JAKARTADAILY.ID – Following bitcoin's launch in 2009, the blockchain and crypto space exploded. Due to its decentralized nature, various developers started creating solutions for different use cases.
Decentralization means that no one can control or exert control over a financial institution. The ledger, based on blockchain, is distributed to various "locations" instead of being kept in one place. As long as the blockchain mechanism runs, there is no chance of losing all data at once.
DeFi, or Decentralized Finance, is a sector of the crypto space that was created to provide alternative financial services. Its decentralized nature and various applications are powered by smart contracts, programs on a blockchain that run when predetermined conditions are met.
DeFi is a subtype from the crypto space that provides various services to the masses.
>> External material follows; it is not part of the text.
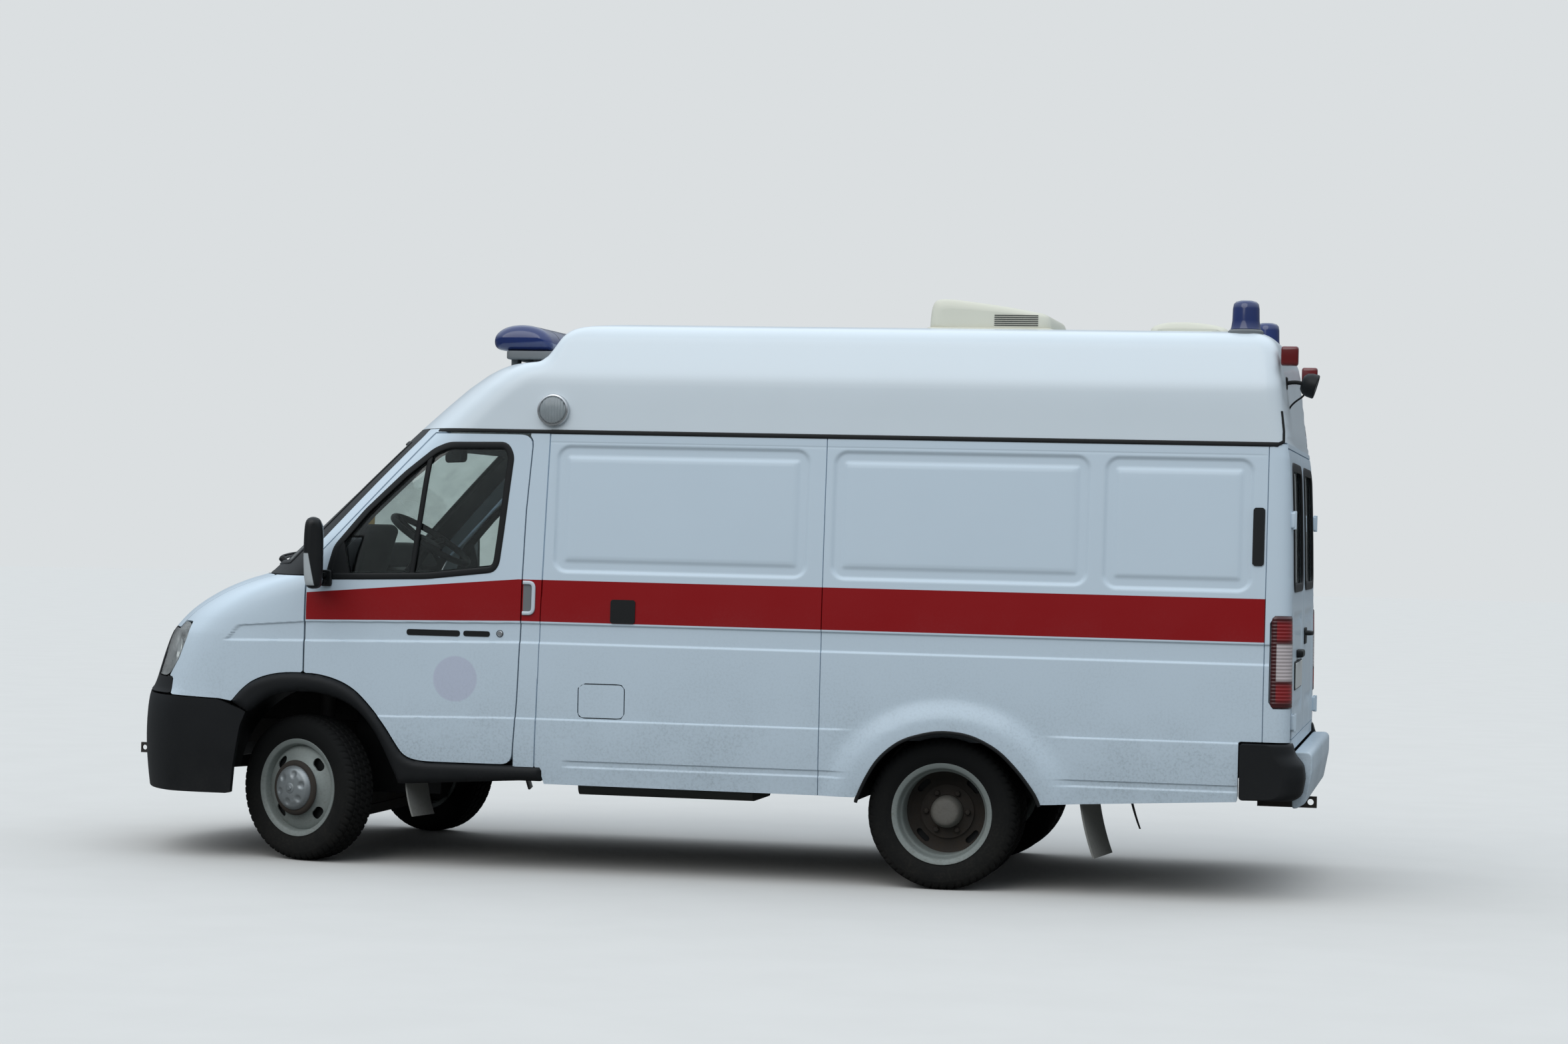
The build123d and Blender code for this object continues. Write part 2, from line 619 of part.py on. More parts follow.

Unlike traditional financial services, it operates in a controlled fashion by the masses, not the institution. Its products include peer-to-peer lending, saving, investing, trading, and market-making.
Users will need a decentralized exchange (DEX) to trade. DEXs are digital assets that can be traded in a non-custodial manner. They allow users to do business without establishing an account with a third-party service provider. Moreover, DEXs allow users to hold their assets while still allowing them to transact with others using blockchains.
Asset liquidity must be available to keep the exchange running. With Automated market makers (AMM), DEXs can provide a liquidity pool instead of relying on a bid-ask mechanism.
DEXs are typically built on top of a specific blockchain, making them incompatible with various other blockchains. For example, Uniswap is built on top of Ethereum's blockchain. It allows the trading of any tokens built on top of Ethereum.